Suffice it to say, companies specializing in consumer electronics– like Sony- don’t generally specialize in delivering good customer service. Buy our product. It’s tested and decent quality. But if you try and call us to get support for it? Good luck. The lack of a service model in the car world is certain to doom a car company in a crowded market.

People love Tesla because Teslas are a status symbol; the company didn’t get famous by delivering famously good service. They’re also the first mover, and, as a household name, they’re likely to enjoy that status for years to come. But that’s not sustainable when a million other companies enter that same market.

How Could They Do It?

There is, in my mind, one way, and one way only, for new market entrants, like Sony, to actually sustainably compete in the nascent EV market. This involves making sure their vehicles can be readily and affordably serviced anywhere. This involves reliance on standardized components and highly portable, technical knowledge. If your local body shop, for example, has the ability to do an oil change, they should be able to, say, swap out a faulty electrical component. Of course, electric cars may have simpler drivetrains, but they’re also going to be increasingly governed by software. The upside about software is that it can be easily updated wirelessly. The downside is that it’s so complicated that it’s not terribly fault-tolerant, meaning that it’s possible to have random problems crop up that dealerships even might have a hard time fixing.

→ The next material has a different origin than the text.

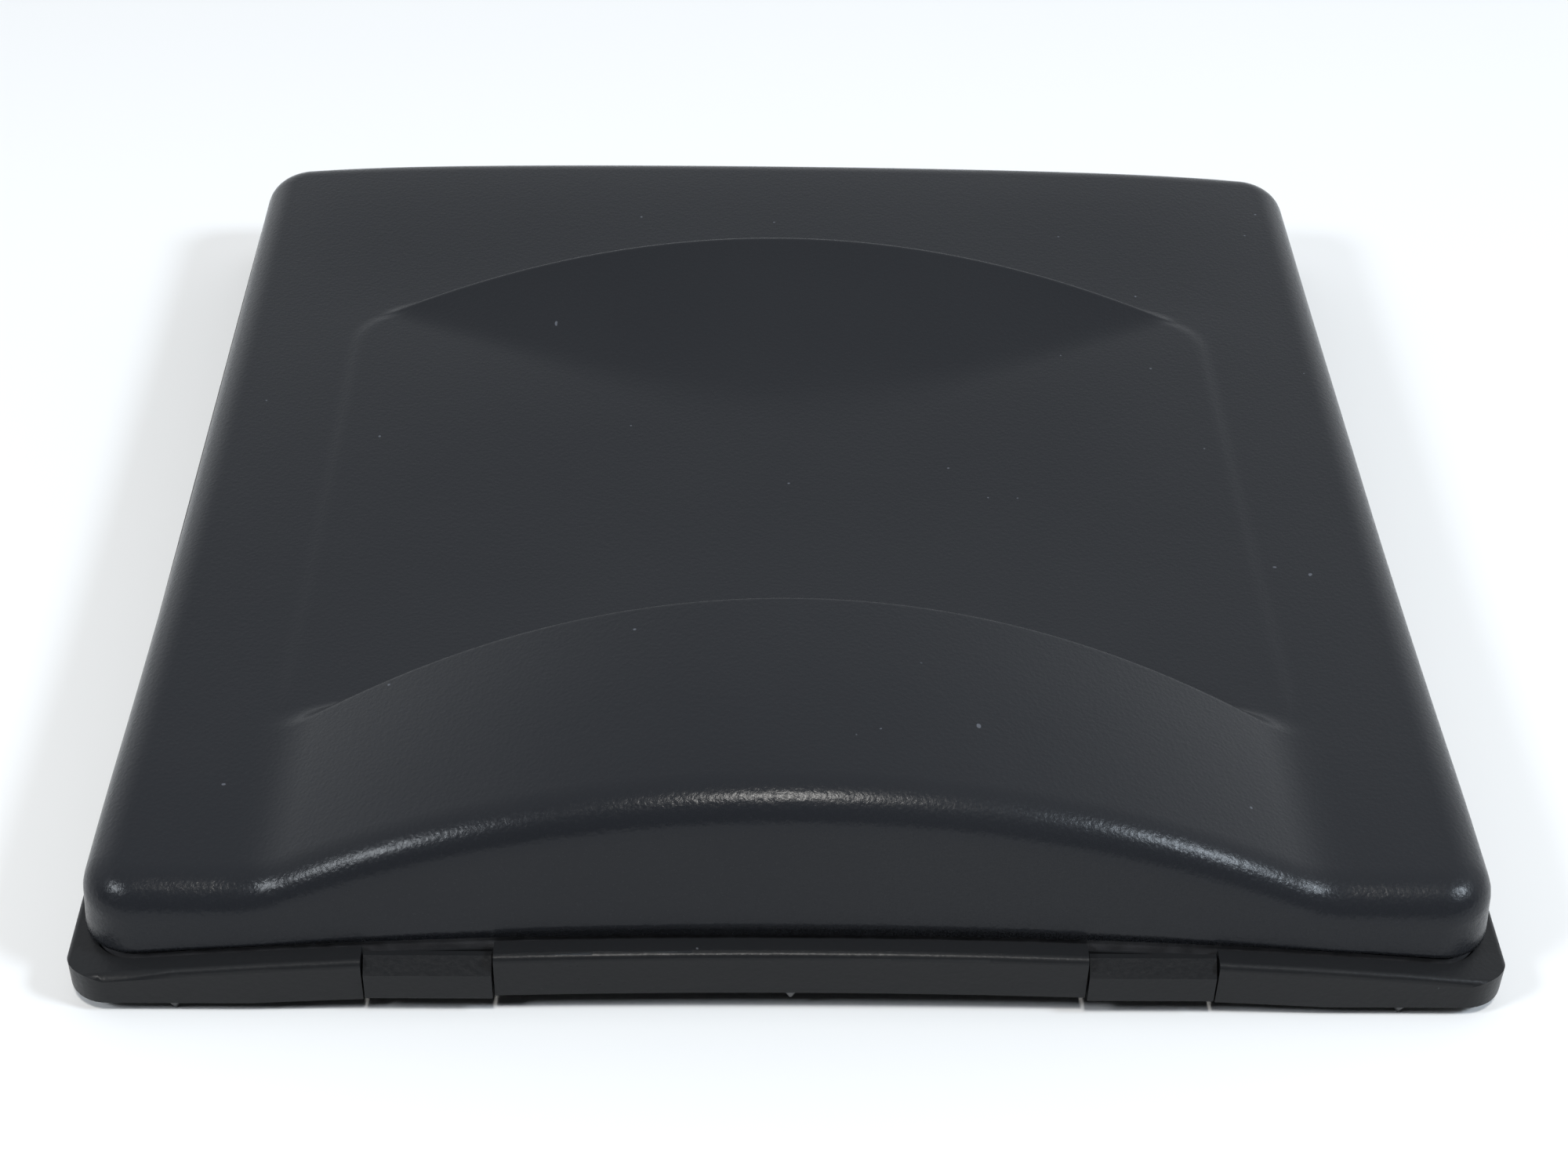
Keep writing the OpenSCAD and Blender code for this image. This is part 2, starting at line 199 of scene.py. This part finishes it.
def parting_z(x):
    """Upper edge of the base's rim, arched across the cap."""
    return RIM_Z + PARTING_RISE - PARTING_R + np.sqrt(PARTING_R ** 2 - np.asarray(x) ** 2)


# ---------------------------------------------------------------- mesh helpers

def new_object(name, verts, faces, smooth_shading=True):
    mesh = bpy.data.meshes.new(name)
    mesh.from_pydata([tuple(v) for v in verts], [], faces)
    mesh.validate()
    mesh.update()
    if smooth_shading:
        mesh.polygons.foreach_set("use_smooth", [True] * len(mesh.polygons))
    obj = bpy.data.objects.new(name, mesh)
    bpy.context.scene.collection.objects.link(obj)
    return obj


def spaced(stops, counts):
    """Values from the first stop to the last, with counts steps between each pair."""
    parts = [np.linspace(a, b, n, endpoint=False) for a, b, n in zip(stops, stops[1:], counts)]
    return np.concatenate(parts + [np.array([stops[-1]])])


# ---------------------------------------------------------------- lid

def round_corners(x, y):
    """Pulls the corners of the square grid in to a quarter circle, and gives the outward direction."""
    corner = CORNER_R - EDGE_R
    u = (np.abs(x) - FLAT + corner) / corner
    v = (np.abs(y) - FLAT + corner) / corner
    both = (u > 0) & (v > 0)
    size = np.hypot(u, v)
    shrink = np.where(both, np.maximum(u, v) / np.where(both, size, 1), 1)
    new_x = np.where(both, FLAT - corner + corner * u * shrink, np.abs(x))
    new_y = np.where(both, FLAT - corner + corner * v * shrink, np.abs(y))
    out_x = np.where(both, u / np.where(both, size, 1), (np.abs(x) >= FLAT) * 1.0)
    out_y = np.where(both, v / np.where(both, size, 1), (np.abs(y) >= FLAT) * 1.0)
    return np.sign(x) * new_x, np.sign(y) * new_y, np.sign(x) * out_x, np.sign(y) * out_y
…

It’s hard to get excited about reading about new entrants to the EV market, because it seems to happen every week these days. It’ll be less about who can rally investment capital, which seems easy in such a frothy market– and more about who can deliver an integrative business model that includes both a quality product and a comprehensive plan to maintain and service the product after purchase. Sony might have a pretty EV coming out, but I, for one, am not holding my breath on the end result.